Avinash Karn, Jason D. Gillman, Sherry A. Flint-Garcia
G3 GenesGenomesGenetics 2017 v.7 no.4 pp. 1157-1164
Zea mays subsp. parviglumis, agronomic traits, alleles, backcrossing, chromosome mapping, corn, domestication, genetic analysis, genetic variation, germplasm, isogenic lines, landraces, lipid content, near-infrared spectroscopy, nuclear magnetic resonance spectroscopy, oils, protein content, proteins, quantitative trait loci, seeds, starch, whole grain foods, Missouri, New York
Teosinte (Zea mays ssp. parviglumis) is the wild ancestor of modern maize (Zea mays ssp. mays). Teosinte contains greater genetic diversity compared to maize inbreds and landraces, but its use is limited by insufficient genetic resources to evaluate its value.
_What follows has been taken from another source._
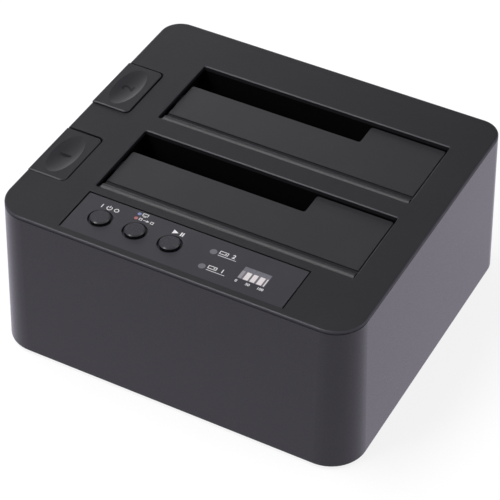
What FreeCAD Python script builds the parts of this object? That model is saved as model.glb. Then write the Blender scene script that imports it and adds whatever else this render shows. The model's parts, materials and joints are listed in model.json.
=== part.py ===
import FreeCAD, Part
import Sketcher
import math
import os

# Drive duplicator dock: two top-loading bays for 3.5 inch and 2.5 inch drives, an eject key
# for each bay, a control panel with three keys, and the boards and springs it needs inside.
# Frame: millimetres, +X to the right along the front, +Y to the rear, +Z up. The origin lies
# under the middle of the body, on the surface that the rubber feet stand on.
# Bay 1 is the front bay and bay 2 the rear one.

# ---------------------------------------------------------------------------------------
# Driving dimensions: alias, value, meaning
# ---------------------------------------------------------------------------------------
SIZES = [
    ("body_width", 143.5, "left to right at the top edge"),
    ("body_depth", 130.0, "front to rear at the top edge"),
    ("overall_height", 66.0, "from the table to the top face"),
    ("foot_standoff", 1.5, "gap between the table and the walls"),
    ("wall_draft", 2.0, "how far each wall leans out at its foot"),
    ("corner_radius", 12.0, "vertical corners at the top edge"),
    ("wall", 2.4, "side wall thickness"),
    ("cover_thick", 2.0, "top cover plate"),
    ("cover_edge", 0.7, "rounding along the top cover's edge"),
    ("lid_edge", 1.1, "top cover where it rests on the walls"),
    ("seam_gap", 0.3, "height of the shadow gap under the top cover"),
    ("seam_depth", 0.9, "depth of the shadow gap"),
    ("rim_depth", 3.0, "locating rim under the top cover"),
    ("rim_thick", 1.4, "locating rim thickness"),
    ("fit_gap", 0.15, "clearance between moulded parts that nest"),
    ("press_gap", 0.02, "radial gap of a screw in its pilot hole, or of a light pipe in the panel"),
    ("slot_inset", 26.3, "left edge of the body to the drive slots"),
    ("slot_setback", 28.1, "front edge of the body to the front slot"),
    ("slot_right_inset", 13.2, "right edge of the body to the drive slots"),
    ("slot_rear_inset", 21.1, "rear edge of the body to the rear slot"),
    ("slot_between", 9.0, "front slot to rear slot"),
    ("slot_corner", 0.8, "drive slot corner radius"),
    ("slot_chamfer", 0.35, "chamfer on the cover's openings"),
    ("well_side", 1.8, "well wall outside the slot's ends"),
    ("well_gap", 0.3, "well wall outside the slot's sides"),
    ("bay_wall", 1.8, "drive well wall thickness"),
    ("bay_floor_top", 15.5, "height of the drive well floor"),
    ("bay_floor_thick", 2.0, "drive well floor thickness"),
    ("frame_corner", 1.5, "outer corners of a bay frame"),
    ("weld", 0.5, "depth by which a shelf, lug or rib runs into its wall"),
    ("pin_radius", 1.0, "flap hinge pin"),
    ("pin_gap", 0.01, "radial gap of a pin in its fixed seat"),
    ("running_gap", 0.05, "radial clearance of a turning or sliding fit"),
    ("bead_radius", 2.3, "hinge bead along the flap's front edge"),
    ("flap_front_gap", 0.5, "slot's front edge to the hinge bead"),
    ("flap_left_gap", 1.3, "slot's left end to the flap"),
    ("flap_right_gap", 0.8, "slot's right end to the flap"),
    ("flap_rear_gap", 2.0, "flap tab to the slot's rear edge"),
    ("flap_drop", 1.0, "top of the hinge bead below the cover"),
    ("flap_step", 0.5, "flap plate below the top of its bead"),
    ("flap_thick", 2.0, "flap plate"),
    ("flap_groove", 1.2, "radius of the groove behind the bead"),
    ("groove_rise", 0.7, "middle of that radius above the flap plate"),
    ("groove_back", 1.8, "hinge pin to the middle of the groove"),
    ("flap_edge", 0.25, "chamfer along the top edges of the flap plate"),
    ("flap_corner", 1.0, "corner radius of the flap"),
    ("small_slot_length", 70.5, "opening for a 2.5 inch drive, along X"),
    ("small_slot_width", 13.0, "opening for a 2.5 inch drive, along Y"),
    ("ear_catch", 0.6, "stop ears past the slot's ends, under the cover"),
    ("ear_length", 6.0, "stop ears along Y"),
    ("ear_root", 2.0, "stop ears inside the flap's ends"),
    ("flap_ear_setback", 4.0, "flap's rear edges to its stop ears"),
    ("stop_gap", 0.1, "stop ears to the underside of the cover"),
    ("rib_half", 0.6, "half the thickness of a flap rib"),
    ("rib_drop", 1.5, "flap ribs below the plate"),
    ("rib_setback", 2.0, "door's rear edge to the ribs"),
    ("coil_wire", 0.25, "wire radius of the flap's torsion spring"),
    ("coil_radius", 1.3, "mean coil radius of the torsion spring"),
    ("coil_room", 0.12, "free space round the torsion spring"),
    ("coil_length", 6.0, "torsion spring along the pin"),
    ("coil_turns", 3.5, "turns of the torsion spring, which put its two legs on opposite sides"),
    ("leg_clearance", 0.05, "gap round each leg of the torsion spring"),
    ("coil_leg", 3.0, "axial legs of the torsion spring"),
    ("eject_setback", 24.0, "front edge of the body to the front eject key's opening"),
    ("eject_width", 28.3, "eject key opening, along Y"),
    ("eject_length", 15.8, "eject key opening, from the left edge"),
    ("eject_gap", 0.35, "gap round an eject key"),
    ("eject_corner", 2.0, "inner corners of an eject key"),
    ("eject_thick", 2.2, "top of an eject key"),
    ("eject_skirt", 4.0, "outer skirt of an eject key below the top face"),
    ("eject_inner_skirt", 12.0, "inner skirt of an eject key below the top face"),
    ("eject_travel", 4.0, "eject key travel"),
    ("eject_rise_front", 0.2, "front eject key above the top face"),
    ("eject_rise_rear", 1.2, "rear eject key above the top face"),
    ("dish_depth", 0.95, "finger dish in an eject key"),
    ("dish_length", 23.0, "finger dish along Y"),
    ("dish_width", 10.8, "finger dish along X"),
    ("key_rim", 0.35, "chamfer round the top of an eject key"),
    ("post_radius", 2.0, "push rod of an eject key"),
    ("post_inset", 9.5, "left edge of the body to the push rod"),
    ("shelf_drop", 20.0, "top face to the spring shelf that guides the push rod"),
    ("shelf_thick", 2.5, "spring shelf thickness"),
    ("shelf_reach", 5.5, "spring shelf past the push rod's axis"),
    ("shelf_half", 7.0, "half the spring shelf along Y"),
    ("spring_wire", 0.4, "wire radius of an eject spring"),
    ("spring_radius", 3.1, "mean coil radius of an eject spring"),
    ("spring_turns", 4.5, "turns of an eject spring"),
    ("lever_inset", 19.6, "left edge of the body to the lever pivot"),
    ("lever_height", 17.0, "lever pivot above the table"),
    ("lever_hub", 2.9, "lever hub radius"),
    ("lever_pin", 1.25, "lever pivot pin radius"),
    ("lever_pad", 1.5, "lever pad above the pivot"),
    ("lever_thick", 2.4, "lever arm thickness"),
    ("lever_width", 8.0, "width of the lever arm under the push rod"),
    ("paddle_reach", 13.5, "pivot to the tip of the lifting paddle"),
    ("paddle_setback", 1.35, "lever hub's front end to the lifting paddle"),
    ("paddle_rear_gap", 5.0, "slot's rear edge to the lifting paddle"),
    ("paddle_room", 0.5, "gap round the lever in the drive well's windows"),
    ("paddle_tip", 1.0, "rounding of the paddle's tip"),
    ("lever_rise", 4.0, "top of the lever's window above the pivot"),
    ("paddle_drop", 1.7, "top of the paddle below the pivot"),
    ("lug_thick", 2.5, "lugs that hold the lever pin"),
    ("lug_wall", 1.8, "lug past the lever pin"),
    ("lug_gap", 0.3, "lever hub's ends to the lugs"),
    ("panel_right_inset", 27.5, "right edge of the body to the control panel recess"),
    ("panel_setback", 3.0, "front edge of the body to the control panel"),
    ("panel_depth", 21.25, "control panel recess along Y"),
    ("panel_thick", 1.2, "control panel"),
    ("panel_gap", 0.35, "gap round the control panel"),
    ("panel_ledge", 1.5, "ledge that the control panel rests on"),
    ("key_first_share", 0.1237, "first key's place, as a share of the panel's length"),
    ("key_pitch_share", 0.1583, "key to key, as a share of the panel's length"),
    ("key_row", 13.2, "front edge of the body to the row of keys"),
    ("key_radius", 3.75, "key cap"),
    ("key_hole", 4.65, "key hole in the panel"),
    ("key_flange", 5.3, "flange that keeps a key in"),
    ("key_foot_radius", 2.0, "foot of a key on its plunger"),
    ("key_rise", 1.0, "key cap above the panel"),
    ("key_travel", 0.5, "key travel"),
    ("switch_size", 6.0, "key switch, square"),
    ("switch_height", 3.5, "key switch above its board"),
    ("plunger_radius", 1.6, "key switch plunger"),
    ("lamp_share", 0.2475, "place of the two status lamps, as a share of the panel's length"),
    ("lamp_blue_row", 22.0, "front edge of the body to the blue lamp"),
    ("lamp_red_row", 19.5, "front edge of the body to the red lamp"),
    ("lamp_radius", 0.7, "status lamp light pipe"),
    ("drive_lamp_share", 0.6132, "place of the two drive lamps, as a share of the panel's length"),
    ("drive_lamp_row_1", 8.6, "front edge of the body to the lamp of bay 1"),
    ("drive_lamp_row_2", 17.0, "front edge of the body to the lamp of bay 2"),
    ("drive_lamp_radius", 1.3, "drive lamp light pipe"),
    ("window_share", 0.8227, "middle of the progress window, as a share of the panel's length"),
    ("window_row", 9.3, "front edge of the body to the progress window"),
    ("window_length", 10.4, "progress window along X"),
    ("window_depth", 6.3, "progress window along Y"),
    ("control_board_drop", 7.1, "top face to the top of the control board"),
    ("control_board_side", 7.3, "control board past the panel, each side"),
    ("board_thick", 1.6, "circuit board thickness"),
    ("main_board_top", 11.0, "top of the main board"),
    ("main_board_side", 18.0, "left edge of the body to the main board"),
    ("main_board_right", 16.5, "right edge of the body to the main board"),
    ("main_board_end", 8.0, "front edge of the body to the main board"),
    ("main_board_rear", 3.0, "rear edge of the body to the main board"),
    ("socket_length", 43.0, "drive socket along X"),
    ("socket_width", 6.4, "drive socket along Y"),
    ("socket_height", 9.5, "drive socket above the main board"),
    ("socket_gap", 0.5, "gap round a drive socket in the well's floor"),
    ("socket_datum", 31.3, "slot's left end to the middle of the socket"),
    ("socket_setback", 5.2, "slot's rear edge to the middle of the socket"),
    ("pillar_inset", 11.0, "body edges to the corner pillars"),
    ("pillar_radius", 4.0, "corner pillar"),
    ("pillar_foot", 6.5, "foot of the corner pillars"),
    ("case_screw", 1.5, "case screw shank radius"),
    ("case_screw_length", 16.0, "case screw shank"),
    ("case_head", 2.75, "case screw head radius"),
    ("case_head_height", 1.9, "case screw head"),
    ("head_recess", 2.2, "recess for a case screw head"),
    ("small_screw", 1.1, "board screw shank radius"),
    ("small_head", 2.0, "board screw head radius"),
    ("small_head_height", 1.4, "board screw head"),
    ("screw_gap", 0.1, "clearance of a screw in a passing hole"),
    ("screw_engage", 3.0, "board screw past the part that it holds"),
    ("blind_room", 0.8, "blind screw hole past the screw's end"),
    ("boss_radius", 2.8, "bosses under the top cover for the bay frames"),
    ("boss_height", 3.0, "bosses under the top cover for the bay frames"),
    ("post_boss_radius", 2.4, "posts that carry the control board"),
    ("post_inset_x", 3.0, "control board's end to its screw"),
    ("stand_off_radius", 3.0, "stand-offs under the main board"),
    ("board_hole_inset", 5.0, "main board's edges to its screws"),
    ("ear_half", 3.4, "half the width of a bay frame's screw ear"),
    ("ear_thick", 3.0, "screw ear of a bay frame"),
    ("ear_beside", 3.0, "bay frame's end to its ear screw"),
    ("ear_setback", 2.0, "slot's rear edge to the ear screw"),
    ("base_thick", 2.5, "bottom cover"),
    ("lip", 1.2, "wall lip round the bottom cover"),
    ("foot_radius", 6.0, "rubber foot"),
    ("foot_recess", 0.5, "recess that a rubber foot is glued in"),
    ("vent_length", 26.0, "vent slot"),
    ("vent_width", 2.4, "vent slot"),
    ("vent_pitch", 5.0, "vent slot to vent slot"),
    ("vent_column", 22.0, "middle of the body to the middle of each column of vents"),
    ("vent_first", 20.0, "middle of the body to the foremost vent"),
    ("usb_column", 40.0, "right edge of the body to the USB port's middle"),
    ("usb_width", 12.2, "USB port"),
    ("usb_height", 12.8, "USB port"),
    ("usb_depth", 17.5, "USB port"),
    ("port_proud", 0.6, "ports past the rear wall's top edge"),
    ("power_column", 62.0, "right edge of the body to the power inlet's middle"),
    ("power_width", 9.0, "power inlet"),
    ("power_height", 11.0, "power inlet"),
    ("power_depth", 14.0, "power inlet"),
    ("power_bore", 3.2, "power inlet bore radius"),
    ("port_gap", 0.4, "gap round a port in the rear wall"),
    ("ribbon_width", 12.7, "ribbon cable"),
    ("ribbon_thick", 0.9, "ribbon cable"),
    ("ribbon_share", 0.4236, "place of the ribbon cable, as a share of the panel's length"),
]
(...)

A population of teosinte near isogenic lines (teosinte NILs) was previously developed to broaden the resources for genetic diversity of maize, and to discover novel alleles for agronomic and domestication traits. The 961 teosinte NILs were developed by backcrossing ten geographically diverse parviglumis accessions into the B73 (reference genome inbred) background. The NILs were grown in two replications in 2009 and 2010 in Columbia, Missouri and Aurora, New York, respectively, and Near Infrared Reflectance (NIR) spectroscopy and Nuclear Magnetic Resonance (NMR) calibrations were developed and used to rapidly predict total kernel starch, protein and oil content on a dry matter basis in bulk whole grains of teosinte NILs. Our joint-linkage quantitative trait locus (QTL) mapping analysis identified two starch, three protein and six oil QTL, which collectively explained 18%, 23% and 45% of the total variation, respectively. A range of strong additive allelic effects for kernel starch, protein and oil content were identified relative to the B73 allele. Our results strongly support our hypothesis that teosinte harbors stronger alleles for kernel composition traits than maize, and can be exploited for the improvement of kernel composition traits in modern maize germplasm.